Ok, I think I'm starting to understand the rationale, thank you for your 
patience while I've come to wrap my head around it. So, using a RAID 
controller cache as an example:

1. A RAID controller with a _non-volatile_ "writeback" cache (from the 
   controller's perspective, ie, _with_ battery) is a "write through"  
   device as far as the kernel is concerned because the controller will 
   return the write as complete as soon as it is in the persistent cache.

2. A RAID controller with a _volatile_ "writeback" cache (from the 
   controller's perspective, ie _without_ battery) is a "write back"  
   device as far as the kernel is concerned because the controller will 
   return the write as complete as soon as it is in the cache, but the 
   cache is not persistent!  So in that case flush/FUA is necessary.

I think it is rare someone would configure a RAID controller is as 
writeback (in the controller) when the cache is volatile (ie, without 
battery), but it is an interesting way to disect this to understand the 
rationale around value choices for the `queue/write_cache` flag in sysfs.

So please correct me here if I'm wrong: theoretically, a RAID controller 
with a volatile writeback cache is "safe" in terms of any flush/FIO 
behavior, assuming the controller respects those ops in writeback mode.  
For example, ext4's journal is probably consistent after a crash, even if 
2GB of cached data might be lost (assuming FUA and not FLUSH is being 
used for meta, I don't actually know ext4's implementation there).

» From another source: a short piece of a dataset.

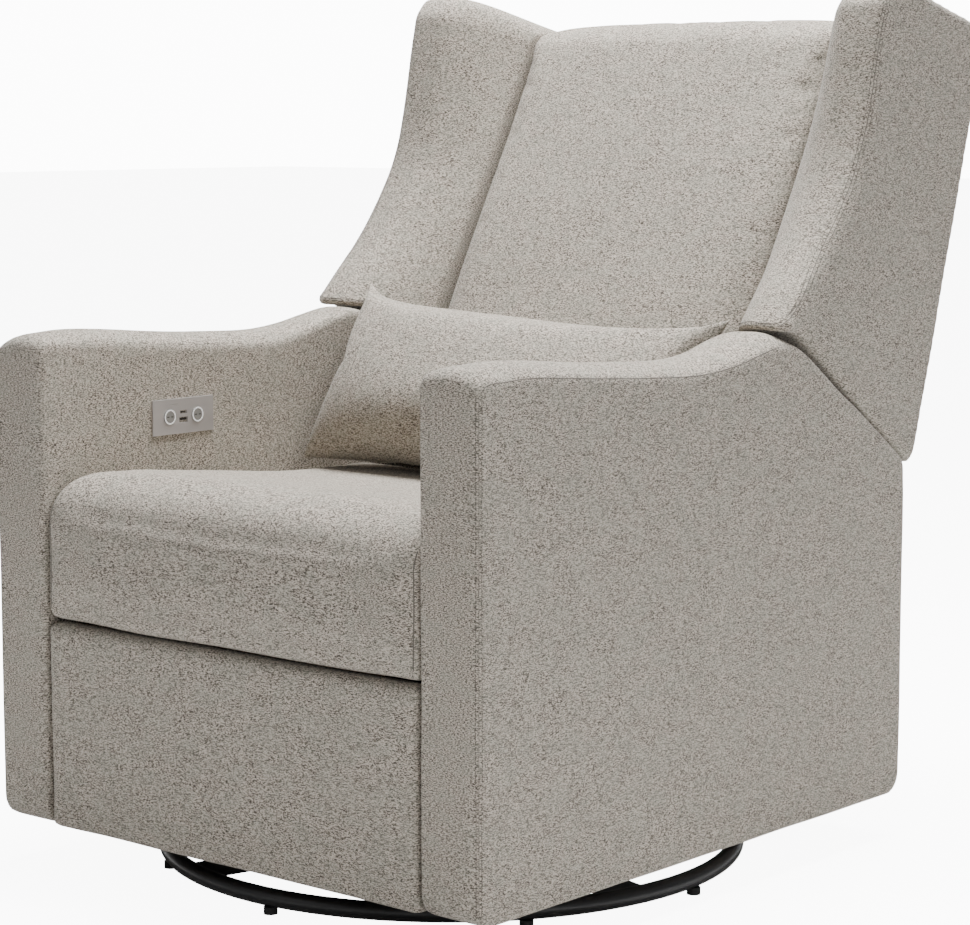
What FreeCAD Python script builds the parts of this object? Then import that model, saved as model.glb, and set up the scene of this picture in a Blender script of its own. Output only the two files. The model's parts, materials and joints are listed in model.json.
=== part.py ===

I would guess that most end users are going to expect queue/write_cache to 
match their RAID controller's naming convention.  If they see "write 
through" when they know their controller is in writeback w/battery then 
they might reasonably expect the flag to show "write back", too.  If they 
then force it to "write back" then they loose the performance benefit.

Given that, and considering end users that configure raid controllers do 
not commonly understand the flush/FUA intracies and what really 
constitutes "write back" vs "write through" from the kernel's perspective, 
then perhaps it would be a good idea to add more documentation around 
write_cache here:

  https://www.kernel.org/doc/Documentation/block/queue-sysfs.txt

What do you think?

--
Eric Wheeler